Fair point - I would also agree that the idea of a "dominant" British accent seems a bit odd - certainly not in terms of what people actually sound like (rather than the broadcast media).
If you are talking about speaking French as a first language, this is false, except possibly in relation to the upper reaches of the aristocracy. If you are talking about speaking French as a second language, then this continued to be a marker of class for a long time afterwards.
In a highly class-conscious society where the vast majority of people spoke English as their first language, it seems fairly unlikely that accent would have had no connotation of social status.
It thus seems hard to believe that the development of the modern diversity of English dialects would have been spurred by some sudden need to mark class distinctions.
I am not sure about these "facts". Why would quebec accent stay the same for centuries? Languages are unstable, especially their pronunciation. Consider also the extraordinary diversity of accents in uk. Did only one cross the Atlantic?
It's possible for both dialects to evolve, but at different rates. Present-day Quebecois French is not identical to 17th century French, but it's closer to it than present-day Parisian French is.
You can't just make that kind of statement as a fact without providing any kind of source. Read any text from 17th century, languages have evolved quite a bit on both sides of the atlantic.
One big reason why Parisian french would be quite different is that colonization to New France did not come from Paris.
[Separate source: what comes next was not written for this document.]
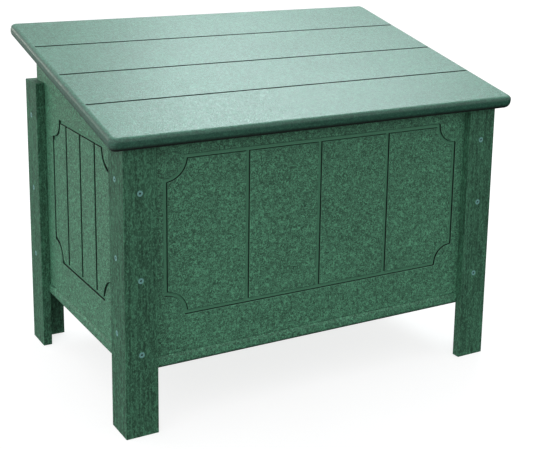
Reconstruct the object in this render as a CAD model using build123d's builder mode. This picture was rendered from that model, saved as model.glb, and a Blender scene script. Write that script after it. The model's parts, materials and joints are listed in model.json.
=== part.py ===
"""Free-standing outdoor storage bin: four L-section legs, routed sheet walls and one sloping hinged lid.

Millimetres, +Z up, front towards -Y. The origin is on the ground under the centre of the whole object.
"""
from build123d import *
from math import atan2, cos, degrees, radians, sin, tan
import os

os.makedirs("parts", exist_ok=True)

# ---- driving dimensions ----
body_width = 1139           # over the legs
body_depth = 740            # over the legs
leg_face_front = 88         # width of a leg's face seen from the front or the back
leg_face_side = 94          # width of a leg's face seen from the side
leg_thick = 26              # thickness of both flanges of a leg
rear_leg_height = 797
sheet = 25.4                # front and side walls
back_thick = 38
floor_low = 160             # underside of the floor above the ground
floor_thick = 35
floor_lip = 4.3             # how far the floor's rounded edge stands out past the walls
floor_edge_top = 12         # upper radius of that edge
floor_edge_bottom = 13      # lower radius of that edge

lid_slope = 13.17           # degrees, falling towards the front
lid_width = 1219
lid_length = 800            # along the slope
lid_thick = 39
nose_top = 12               # upper radius of the lid's rounded edge
nose_bottom = 20            # lower radius of the lid's rounded edge
lid_corner = 18             # plan radius of the lid's corners
lid_reach = 32              # the lid's front edge ahead of the front legs
lid_height = 786.5          # lid's top surface above the fronts of the legs
rim_gap = 3                 # space between the lid's underside and the rim of the walls

groove_width = 11           # routed lines on the walls
groove_depth = 6
groove_taper = 8            # degrees that a routed wall leans
lip_width = 13.5            # rounded-over mouth of a routed line
lip_depth = 1
lip_taper = 56
frame_half_front = 448      # half width of the routed frame on the front
front_dividers = (-217, 0, 217)
frame_half_side = 216       # half width of the routed frame on each side
side_dividers = (-108, 0, 108)
side_frame_y = 366          # centre of the side frame behind the front of the legs
frame_bottom = 297
frame_top_front = 704
frame_top_side = 707
scoop = 56                  # size of the frame's scooped-out corners
shoulder = 7                # straight step at each end of a scoop
lid_grooves = (204, 399.5, 603)
lid_groove_width = 6.5
lid_groove_depth = 4
lid_groove_taper = 8

pivot_off = 5.5             # hinge axis from the back wall and from the lid's underside
barrel_radius = 5
pin_radius = 3
pin_play = 0.05
leaf_thick = 2.5
leaf_start = 6              # where a leaf's plate begins, from the hinge axis
leaf_reach = 42
hinge_length = 100
knuckle_pitch = 20
knuckle_gap = 0.6
hinge_places = (-400, 0, 400)

hinge_screws = ((-36, 16), (0, 32), (36, 16))   # along the hinge, and out from its axis

batten_places = (-330, 0, 330)
batten_width = 64
batten_thick = 19
stop_thick = 8
stop_height = 36
stop_span = (62, 338)       # inner and outer ends of each stop strip
stop_drop = 10              # top of the stop strips below the hinge axis
stop_screw_xs = (90, 200, 310)
batten_screw_shares = (0.08, 0.36, 0.64, 0.92)
batten_clear_front = 25     # space between a batten's end and the front wall
batten_clear_back = 60      # space between a batten's end and the hinge axis
bumper_radius = 9
bumper_play = 0.6           # space left under the closed lid's bumpers
bumper_inset_front = 42     # from the outer face of a front leg
bumper_inset_back = 60      # from the back wall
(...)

People say this, but I've always thought it was just another piece of pop badlinguistics nonsense that you hear about practically every language. Do you have a reliable source?
Smaller populations very reliably have slower-evolving language. Icelandic is similar to old Norse and old English. Just like you'll hear a lot of Iowan accents in Atlanta but not if you drive 80 miles outside of town.
Believe it or not, there is an entire field called linguistics that studies human language and how it evolves.
Although Icelandic maintains an orthography close to Old Norse, the value of the letters is very different today indeed. The vowel system, for example, has been greatly restructured. Preaspiration became a quality of the consonants.
In terms of lexicon, much of the archaic flavour is actually the result of 19th-century language reformers trying to restore old words. In the meantime, Icelandic had borrowed heavily from Danish.
Indeed, there is the field of linguistics, and scholarly treatments of Icelandic (as opposed to pop-sci presentations of the language as a time capsule like yours) point out that Icelandic has undergone a great deal of innovation like any other North Germanic language.
This is an interesting read but the article cites no sources for its claims. Even the claims that refer to linguistics debunking other theories have no citation.
It also makes some suspect statements. I live in New England and saying that it is hard to find someone who does not have an accent that links them to some New England locale is just silly. Then there is the claim that the “general American” accent heard on TV and radio is confined to a small region in the Midwest. That just sounds weird on its face. I imagine NPR must recruit reporters exclusively from this region because it would be difficult to find the accent anywhere else, according to the article. Having lived in the Deep South, far West, rural Midwest and urban East coast I have found that regional accents are largely overblown by articles like this.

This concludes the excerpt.